No matter what we've heard from certain unreconstructed types over the years, yes, the American Civil War, or just The War as it's known in these latitudes, was all about slavery. All one need do is read the correspondence of those who were fighting in it. Or read the declarations of each state in the Confederacy as they voted, one by one, to leave the Union. Those secession papers are so much more interesting, reliable and honest than some of the books going around today, which create yet another echo chamber as the writers quote each other. And give each other some sort of paper trail showing how economics and only economics caused The War. Yes, different regions of the country had different economies. Because one was based on slavery, a peculiar institution as American as apple pie, motherhood and violence.

Then the most unlikely of politicians showed up. And finally won an election. It was a big one, however--the presidential election of 1860. Abraham Lincoln would be forgiven thinking back on all the elections he'd lost over the years the night before his inauguration. Sometimes the voters get it right.

But in all likelihood Abraham Lincoln didn't have time to think back much. The union was falling apart. His predecessor was letting it happen. Barely a month in office, the South decided to make a glorious, historic and idiotic decision: Fire on Fort Sumter.

The man whose birthday we celebrate today wasn't always as popular as he is now. Even before he took office, half the country wouldn't have him. The congressmen who mentioned him in debates--that is, those congressmen who stayed in the Union--treated him with disdain. The public prints would make you, Gentle Reader, blush if those of us in the modern media dared get even close. ("Filthy story teller, despot, liar, thief, braggart, buffoon, usurper, monster, ignoramus Abe, old scoundrel, perjurer, swindler, tyrant, field-butcher, land pirate."--Harper's Weekly magazine.)

Worse, his generals wouldn't fight. He courted them, reassigned them, waited on them, pushed them, praised them, and eventually went through them. ("If McClellan is not using the army, I should like to borrow it for a while.")

Eventually Lincoln found his Grant. But years would go by first. Bloody years. And months would go by with no good news. And the press would be filled with speculation of who'd replace him on the next presidential ballot. For surely Americans would never make this mistake again. This, this . . . Lincoln mistake.

Why would any politician in that era take a line opposing slavery? That noise you hear is the unreconstructed types again, picking (and choosing) a famous quote of Mr. Lincoln that he would have been happy to keep the Union alive with slavery, or with slavery here and there. And he no doubt meant it as the shells started flying and the reports of the dead and wounded came in. But there's no doubt that Abraham Lincoln was anti-slavery from his early years. Read the (mostly accurate) depictions of the Lincoln-Douglas debates when Honest Abe ran for United States Senate from Illinois. The press at the time might have massaged some of the debates, depending on which press was printing. But the quotes are largely the same no matter who was doing the reporting.
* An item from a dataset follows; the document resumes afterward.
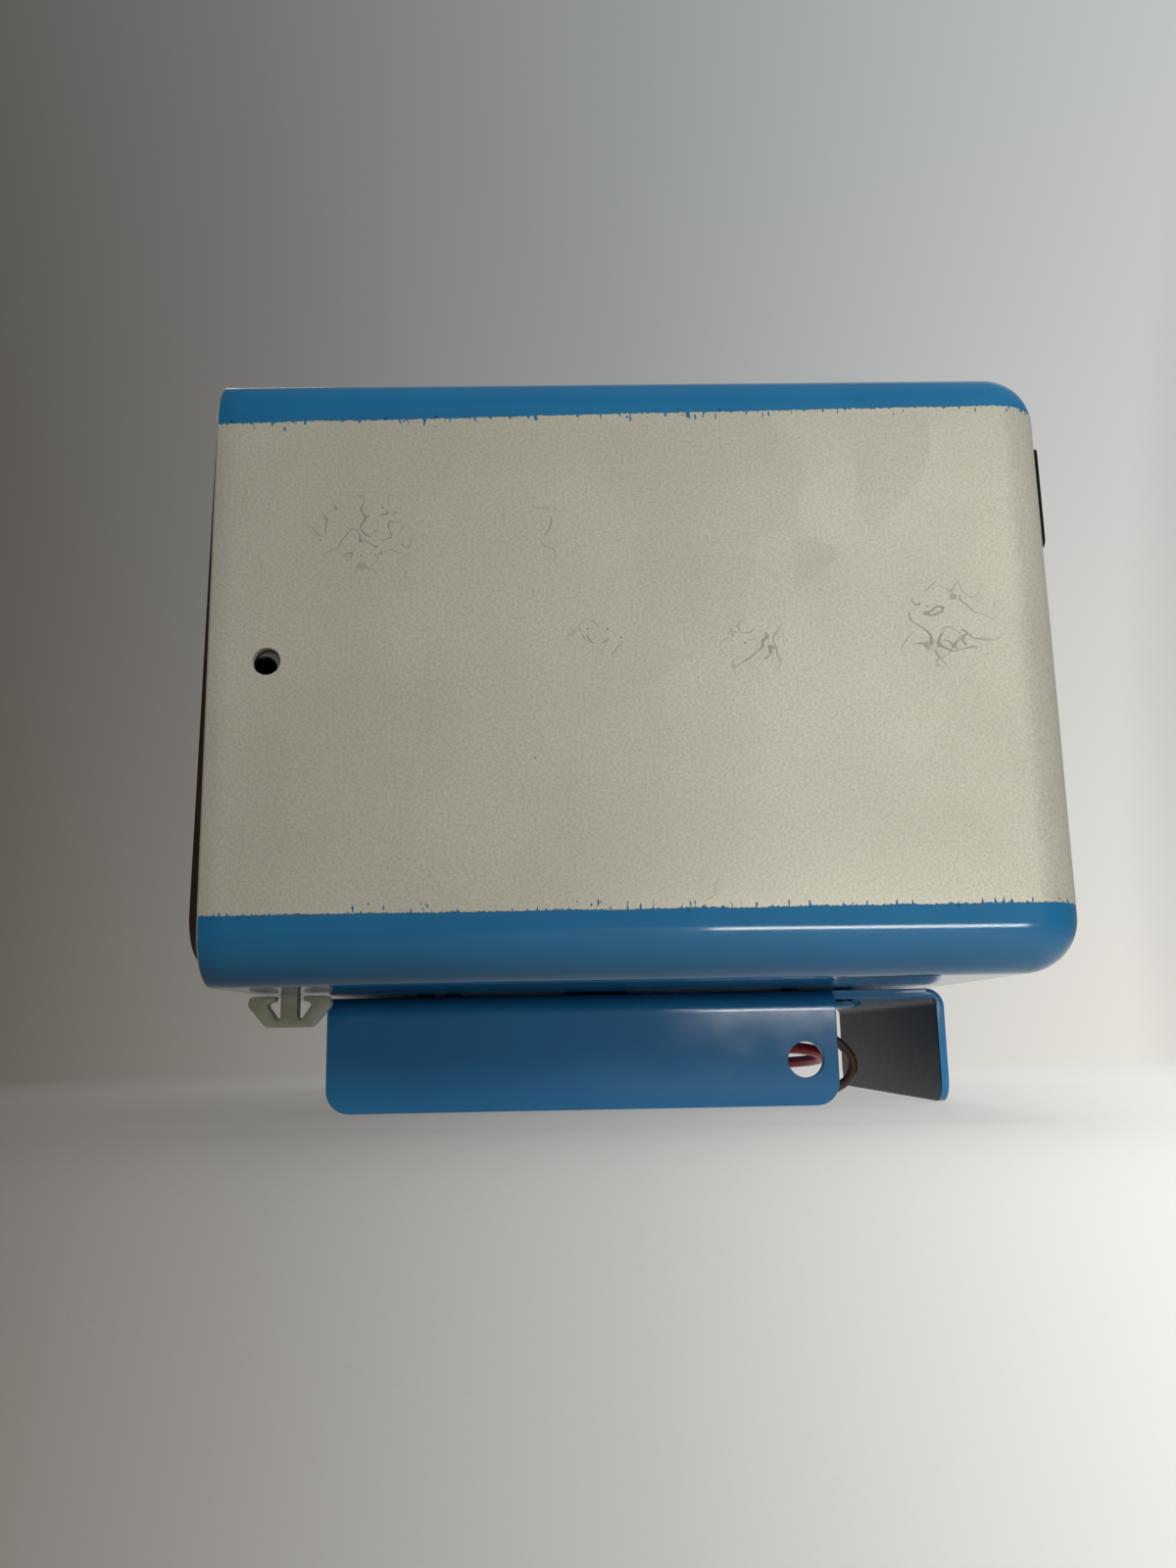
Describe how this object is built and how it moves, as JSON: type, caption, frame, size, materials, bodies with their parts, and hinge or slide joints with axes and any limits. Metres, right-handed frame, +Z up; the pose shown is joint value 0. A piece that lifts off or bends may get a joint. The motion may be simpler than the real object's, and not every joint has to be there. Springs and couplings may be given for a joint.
{
  "type": "garage door opener control unit",
  "caption": "Wired radio control box of a garage door opener: drawn blue and silver cover with an open rear end, folded mounting bracket, leads, push button and relay.",
  "frame": {"origin": "middle of the unit's outline, on the surface it stands on, which is the lower edges of the bracket's flanges", "axes": "+X towards the closed front end with the button, +Y towards the right-hand side, +Z up from the bracket to the cover's top"},
  "size_m": [0.1316, 0.172, 0.1023],
  "materials": {
    "cover_paint": "gloss blue enamel with a textured silver wrap panel",
    "bracket_paint": "gloss blue enamel",
    "zinc_steel": "zinc plated",
    "nylon": "aged natural nylon",
    "black_rubber": "matte",
    "dark_trim": "satin black",
    "chrome": "bright",
    "black_plastic": "moulded",
    "red_lens": "clear red",
    "brown_board": "phenolic board",
    "green_board": "solder resist",
    "brass": "plain",
    "copper": "enamelled copper",
    "aluminium": "satin",
    "ceramic": "matte",
    "red_insulation": "vinyl",
    "brown_insulation": "vinyl",
    "black_insulation": "vinyl"
  },
  "bodies": {
    "housing": {"antenna_nut": "brass", "antenna_stud": "brass", "bezel_nut": "zinc_steel", "black_lead": "black_insulation", "black_wire": "black_insulation", "board_screw_1": "zinc_steel", "board_screw_2": "zinc_steel", "board_screw_3": "zinc_steel", "board_screw_4": "zinc_steel", "bracket": "bracket_paint", "bracket_rivet_1": "bracket_paint", "bracket_rivet_2": "bracket_paint", "bracket_rivet_3": "bracket_paint", "bracket_rivet_4": "bracket_paint", "brown_lead": "brown_insulation", "brown_wire": "brown_insulation", "button_bezel": "chrome", "button_spring": "zinc_steel", "chassis": "zinc_steel", "circuit_board": "green_board", "contact_post": "brass", "cover": "cover_paint", "cover_screw": "zinc_steel", "decoder_chip": "black_plastic", "filter_capacitor": "aluminium", "front_nameplate": "dark_trim", "indicator_lens": "red_lens", "lens_clip": "zinc_steel", "panel_screw_1": "zinc_steel", "panel_screw_2": "zinc_steel", "panel_screw_3": "zinc_steel", "panel_screw_4": "zinc_steel", "rear_panel": "brown_board", "red_lead": "red_insulation", "red_wire": "red_insulation", "relay_bobbin": "black_plastic", "relay_core": "zinc_steel", "relay_winding": "copper", "relay_yoke": "zinc_steel", "resistor_1": "ceramic", "resistor_2": "ceramic", "snap_fastener": "nylon", "standoff_1": "aluminium", "standoff_2": "aluminium", "standoff_3": "aluminium", "standoff_4": "aluminium", "switch_body": "black_plastic", "switch_terminal_1": "brass", "switch_terminal_2": "brass", "transistor_1": "black_plastic", "transistor_2": "black_plastic", "trimmer_base": "ceramic", "tuning_coil": "copper", "wire_grommet": "black_rubber"},
    "push_button_body": {"push_button": "black_plastic"},
    "relay_armature_body": {"relay_armature": "zinc_steel", "contact_blade": "brass"},
    "trimmer_rotor_body": {"trimmer_rotor": "brass"}
  },
  "joints": [
    {"name": "button_press", "type": "slide", "parent": "housing", "child": "push_button_body", "axis": [-1, 0, 0], "range_m": [0, 0.002], "stiffness_N_per_m": 400, "springref_m": -0.001, "deforming": ["button_spring"]},
    {"name": "armature_pull", "type": "hinge", "parent": "housing", "child": "relay_armature_body", "pos_m": [0.01588, 0.02905, 0.05635], "axis": [0, 1, 0], "range_deg": [0, 3.5], "stiffness_Nm_per_rad": 0.02, "springref_deg": -5.73},
    {"name": "trimmer_turn", "type": "hinge", "parent": "housing", "child": "trimmer_rotor_body", "pos_m": [-0.02287, -0.03695, 0.0355], "axis": [0, 0, 1], "continuous": true}
  ]
}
There's also the story of young Abraham hitching a ride on a working flatboat down the Mississippi to New Orleans. One of his friends who went with him on that trip would record their first visit to a slave auction in 1828. For the rest of his life, Allen Gentry would remember the 19-year-old Lincoln's reaction to the sight. The horror of it, the sacrilege of it, the repudiation of our common human dignity, the image of God on the auction block . . .

Mr. Gentry would recall looking down at Lincoln's hands and seeing that he "doubled his fists tightly; his knuckles went white." First the burly black field hands were auctioned off at a good price, and then came the real horror. "When the sale of 'fancy girls' began," Mr. Gentry remembered, young Lincoln was "unable to stand it any longer," and he muttered to his friend, "Allen, that's a disgrace. If I ever get a lick at that thing I'll hit it hard."

His chance would be the country's decades later. And with firmness in the right that God gave him to see the right, he strived to finish slavery. Along with hundreds of thousands of his countrymen.

But somebody had to lead us.

That somebody was named Lincoln, chillen. When the nation really was in crisis.